**GOAL OF THE EXERCISE:**
Every entry must be copied word for word.

**PROVIDED INFORMATION:**

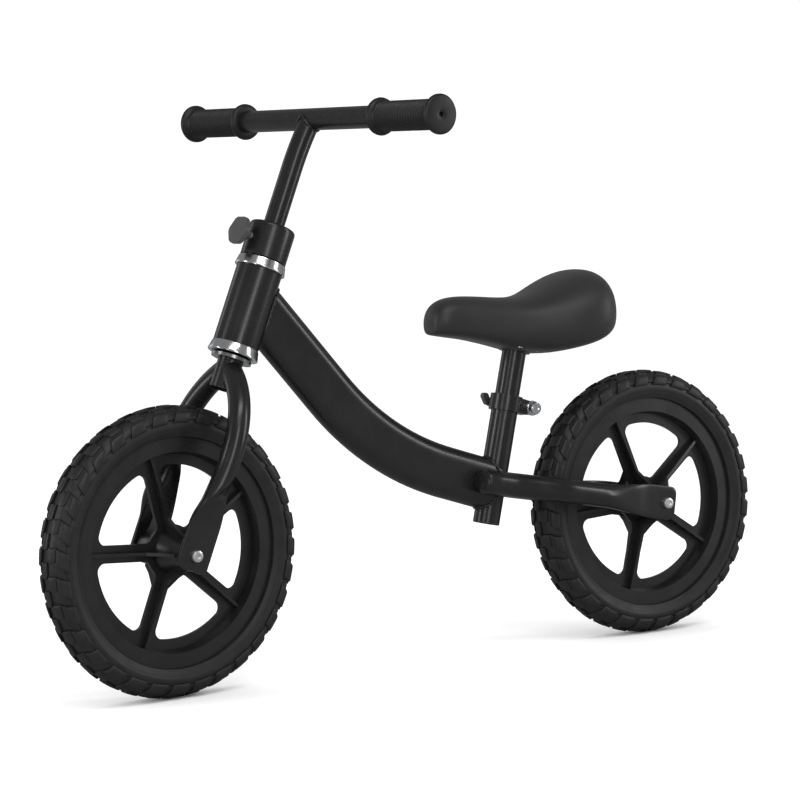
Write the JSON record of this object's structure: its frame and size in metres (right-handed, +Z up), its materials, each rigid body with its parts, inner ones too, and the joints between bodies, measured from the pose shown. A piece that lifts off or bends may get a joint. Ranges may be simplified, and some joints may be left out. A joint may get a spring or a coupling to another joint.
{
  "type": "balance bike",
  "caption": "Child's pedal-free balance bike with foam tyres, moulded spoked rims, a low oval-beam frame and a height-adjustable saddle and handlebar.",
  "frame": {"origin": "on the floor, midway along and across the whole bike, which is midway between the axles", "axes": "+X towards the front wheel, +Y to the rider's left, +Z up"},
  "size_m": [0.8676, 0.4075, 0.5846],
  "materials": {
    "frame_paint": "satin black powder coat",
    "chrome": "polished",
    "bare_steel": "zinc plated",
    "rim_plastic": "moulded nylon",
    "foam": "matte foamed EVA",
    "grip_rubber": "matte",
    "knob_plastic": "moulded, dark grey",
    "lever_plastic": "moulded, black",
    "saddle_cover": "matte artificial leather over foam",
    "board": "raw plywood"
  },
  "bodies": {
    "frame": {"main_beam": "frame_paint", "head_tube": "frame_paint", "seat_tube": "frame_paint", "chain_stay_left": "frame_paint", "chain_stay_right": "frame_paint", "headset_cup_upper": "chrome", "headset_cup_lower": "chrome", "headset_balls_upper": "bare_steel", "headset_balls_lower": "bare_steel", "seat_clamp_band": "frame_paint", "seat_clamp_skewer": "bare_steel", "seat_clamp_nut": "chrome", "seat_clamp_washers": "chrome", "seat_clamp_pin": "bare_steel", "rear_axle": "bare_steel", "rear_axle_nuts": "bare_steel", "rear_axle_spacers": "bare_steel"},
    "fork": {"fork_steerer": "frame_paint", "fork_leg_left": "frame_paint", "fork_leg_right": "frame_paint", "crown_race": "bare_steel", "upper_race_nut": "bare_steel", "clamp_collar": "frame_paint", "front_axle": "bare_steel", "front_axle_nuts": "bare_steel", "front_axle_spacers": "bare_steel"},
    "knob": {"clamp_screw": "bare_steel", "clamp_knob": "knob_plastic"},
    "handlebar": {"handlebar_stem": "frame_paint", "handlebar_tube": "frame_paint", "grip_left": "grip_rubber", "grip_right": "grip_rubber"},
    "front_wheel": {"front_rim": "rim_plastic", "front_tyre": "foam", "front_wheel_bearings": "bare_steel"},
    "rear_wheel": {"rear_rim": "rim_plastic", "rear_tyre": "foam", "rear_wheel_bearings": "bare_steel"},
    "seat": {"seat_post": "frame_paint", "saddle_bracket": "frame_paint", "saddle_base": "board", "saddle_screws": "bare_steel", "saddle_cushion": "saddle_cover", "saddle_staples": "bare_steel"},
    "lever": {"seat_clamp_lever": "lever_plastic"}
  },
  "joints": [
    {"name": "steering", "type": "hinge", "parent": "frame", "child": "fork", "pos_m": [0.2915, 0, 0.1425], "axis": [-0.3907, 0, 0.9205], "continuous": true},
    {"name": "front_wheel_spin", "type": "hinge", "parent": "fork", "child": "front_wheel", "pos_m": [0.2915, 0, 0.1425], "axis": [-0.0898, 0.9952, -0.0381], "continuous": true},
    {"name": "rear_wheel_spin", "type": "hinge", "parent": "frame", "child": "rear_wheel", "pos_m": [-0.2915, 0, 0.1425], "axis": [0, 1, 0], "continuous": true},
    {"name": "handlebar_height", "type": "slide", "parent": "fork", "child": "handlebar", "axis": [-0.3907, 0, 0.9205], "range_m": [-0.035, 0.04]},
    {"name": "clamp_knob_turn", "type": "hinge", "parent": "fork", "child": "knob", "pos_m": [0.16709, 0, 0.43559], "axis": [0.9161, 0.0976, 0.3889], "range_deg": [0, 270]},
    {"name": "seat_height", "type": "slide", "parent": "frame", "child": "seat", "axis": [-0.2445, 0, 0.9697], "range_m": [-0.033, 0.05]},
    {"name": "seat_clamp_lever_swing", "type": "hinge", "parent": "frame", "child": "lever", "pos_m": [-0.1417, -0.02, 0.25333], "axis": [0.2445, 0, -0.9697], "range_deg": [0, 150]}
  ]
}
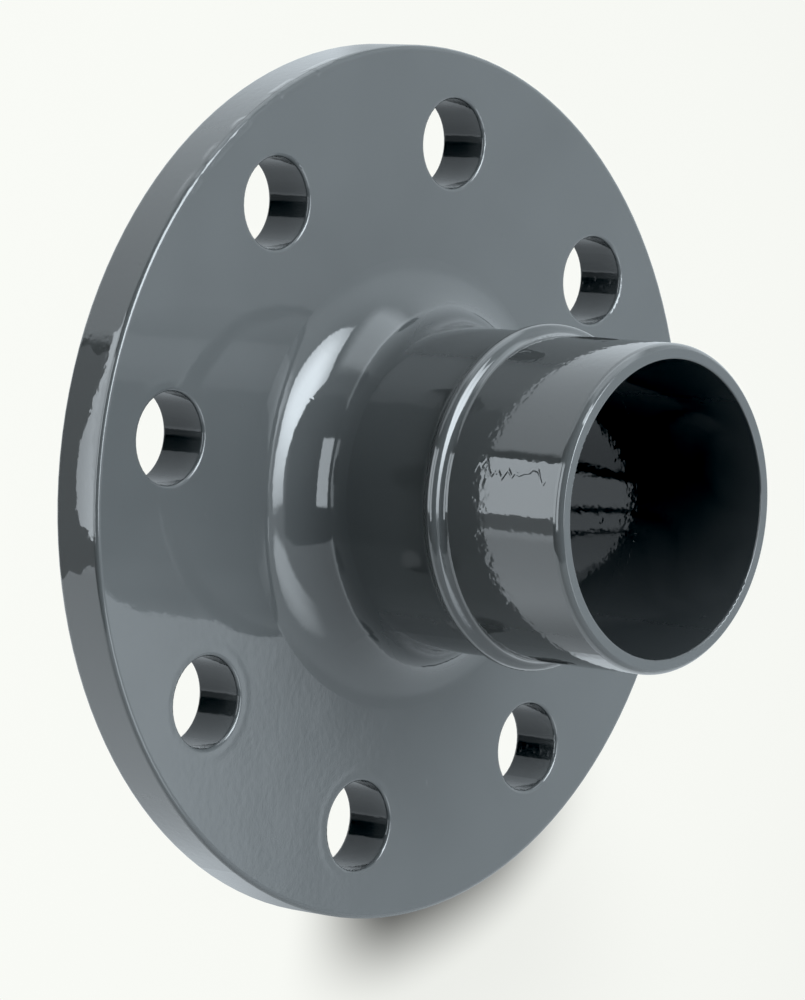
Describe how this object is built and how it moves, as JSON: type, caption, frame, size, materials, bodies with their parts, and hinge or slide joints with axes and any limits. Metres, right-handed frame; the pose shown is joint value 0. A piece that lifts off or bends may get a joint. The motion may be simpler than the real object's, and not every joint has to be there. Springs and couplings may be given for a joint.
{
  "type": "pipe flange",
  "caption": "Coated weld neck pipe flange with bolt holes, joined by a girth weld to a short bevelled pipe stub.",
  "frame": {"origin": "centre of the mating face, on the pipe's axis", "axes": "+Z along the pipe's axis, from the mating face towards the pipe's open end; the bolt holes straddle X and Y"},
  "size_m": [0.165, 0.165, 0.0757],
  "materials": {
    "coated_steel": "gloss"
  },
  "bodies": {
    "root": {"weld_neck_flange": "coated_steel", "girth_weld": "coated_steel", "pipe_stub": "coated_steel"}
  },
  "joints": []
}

**FULL SOLUTION:**
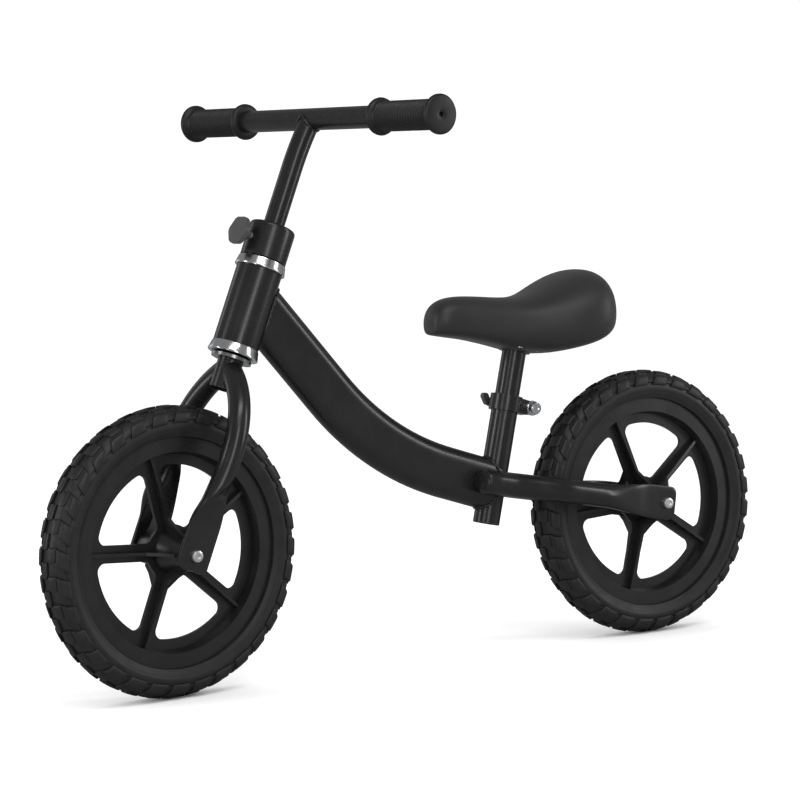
Write the JSON record of this object's structure: its frame and size in metres (right-handed, +Z up), its materials, each rigid body with its parts, inner ones too, and the joints between bodies, measured from the pose shown. A piece that lifts off or bends may get a joint. Ranges may be simplified, and some joints may be left out. A joint may get a spring or a coupling to another joint.
{
  "type": "balance bike",
  "caption": "Child's pedal-free balance bike with foam tyres, moulded spoked rims, a low oval-beam frame and a height-adjustable saddle and handlebar.",
  "frame": {"origin": "on the floor, midway along and across the whole bike, which is midway between the axles", "axes": "+X towards the front wheel, +Y to the rider's left, +Z up"},
  "size_m": [0.8676, 0.4075, 0.5846],
  "materials": {
    "frame_paint": "satin black powder coat",
    "chrome": "polished",
    "bare_steel": "zinc plated",
    "rim_plastic": "moulded nylon",
    "foam": "matte foamed EVA",
    "grip_rubber": "matte",
    "knob_plastic": "moulded, dark grey",
    "lever_plastic": "moulded, black",
    "saddle_cover": "matte artificial leather over foam",
    "board": "raw plywood"
  },
  "bodies": {
    "frame": {"main_beam": "frame_paint", "head_tube": "frame_paint", "seat_tube": "frame_paint", "chain_stay_left": "frame_paint", "chain_stay_right": "frame_paint", "headset_cup_upper": "chrome", "headset_cup_lower": "chrome", "headset_balls_upper": "bare_steel", "headset_balls_lower": "bare_steel", "seat_clamp_band": "frame_paint", "seat_clamp_skewer": "bare_steel", "seat_clamp_nut": "chrome", "seat_clamp_washers": "chrome", "seat_clamp_pin": "bare_steel", "rear_axle": "bare_steel", "rear_axle_nuts": "bare_steel", "rear_axle_spacers": "bare_steel"},
    "fork": {"fork_steerer": "frame_paint", "fork_leg_left": "frame_paint", "fork_leg_right": "frame_paint", "crown_race": "bare_steel", "upper_race_nut": "bare_steel", "clamp_collar": "frame_paint", "front_axle": "bare_steel", "front_axle_nuts": "bare_steel", "front_axle_spacers": "bare_steel"},
    "knob": {"clamp_screw": "bare_steel", "clamp_knob": "knob_plastic"},
    "handlebar": {"handlebar_stem": "frame_paint", "handlebar_tube": "frame_paint", "grip_left": "grip_rubber", "grip_right": "grip_rubber"},
    "front_wheel": {"front_rim": "rim_plastic", "front_tyre": "foam", "front_wheel_bearings": "bare_steel"},
    "rear_wheel": {"rear_rim": "rim_plastic", "rear_tyre": "foam", "rear_wheel_bearings": "bare_steel"},
    "seat": {"seat_post": "frame_paint", "saddle_bracket": "frame_paint", "saddle_base": "board", "saddle_screws": "bare_steel", "saddle_cushion": "saddle_cover", "saddle_staples": "bare_steel"},
    "lever": {"seat_clamp_lever": "lever_plastic"}
  },
  "joints": [
    {"name": "steering", "type": "hinge", "parent": "frame", "child": "fork", "pos_m": [0.2915, 0, 0.1425], "axis": [-0.3907, 0, 0.9205], "continuous": true},
    {"name": "front_wheel_spin", "type": "hinge", "parent": "fork", "child": "front_wheel", "pos_m": [0.2915, 0, 0.1425], "axis": [-0.0898, 0.9952, -0.0381], "continuous": true},
    {"name": "rear_wheel_spin", "type": "hinge", "parent": "frame", "child": "rear_wheel", "pos_m": [-0.2915, 0, 0.1425], "axis": [0, 1, 0], "continuous": true},
    {"name": "handlebar_height", "type": "slide", "parent": "fork", "child": "handlebar", "axis": [-0.3907, 0, 0.9205], "range_m": [-0.035, 0.04]},
    {"name": "clamp_knob_turn", "type": "hinge", "parent": "fork", "child": "knob", "pos_m": [0.16709, 0, 0.43559], "axis": [0.9161, 0.0976, 0.3889], "range_deg": [0, 270]},
    {"name": "seat_height", "type": "slide", "parent": "frame", "child": "seat", "axis": [-0.2445, 0, 0.9697], "range_m": [-0.033, 0.05]},
    {"name": "seat_clamp_lever_swing", "type": "hinge", "parent": "frame", "child": "lever", "pos_m": [-0.1417, -0.02, 0.25333], "axis": [0.2445, 0, -0.9697], "range_deg": [0, 150]}
  ]
}
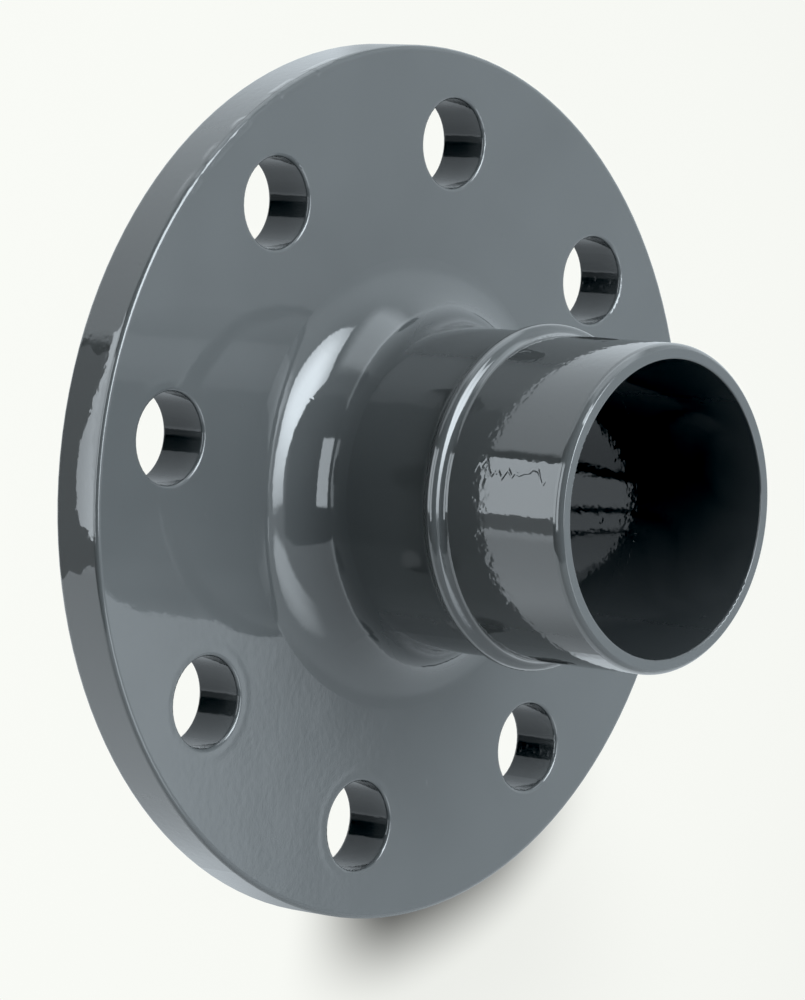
Describe how this object is built and how it moves, as JSON: type, caption, frame, size, materials, bodies with their parts, and hinge or slide joints with axes and any limits. Metres, right-handed frame; the pose shown is joint value 0. A piece that lifts off or bends may get a joint. The motion may be simpler than the real object's, and not every joint has to be there. Springs and couplings may be given for a joint.
{
  "type": "pipe flange",
  "caption": "Coated weld neck pipe flange with bolt holes, joined by a girth weld to a short bevelled pipe stub.",
  "frame": {"origin": "centre of the mating face, on the pipe's axis", "axes": "+Z along the pipe's axis, from the mating face towards the pipe's open end; the bolt holes straddle X and Y"},
  "size_m": [0.165, 0.165, 0.0757],
  "materials": {
    "coated_steel": "gloss"
  },
  "bodies": {
    "root": {"weld_neck_flange": "coated_steel", "girth_weld": "coated_steel", "pipe_stub": "coated_steel"}
  },
  "joints": []
}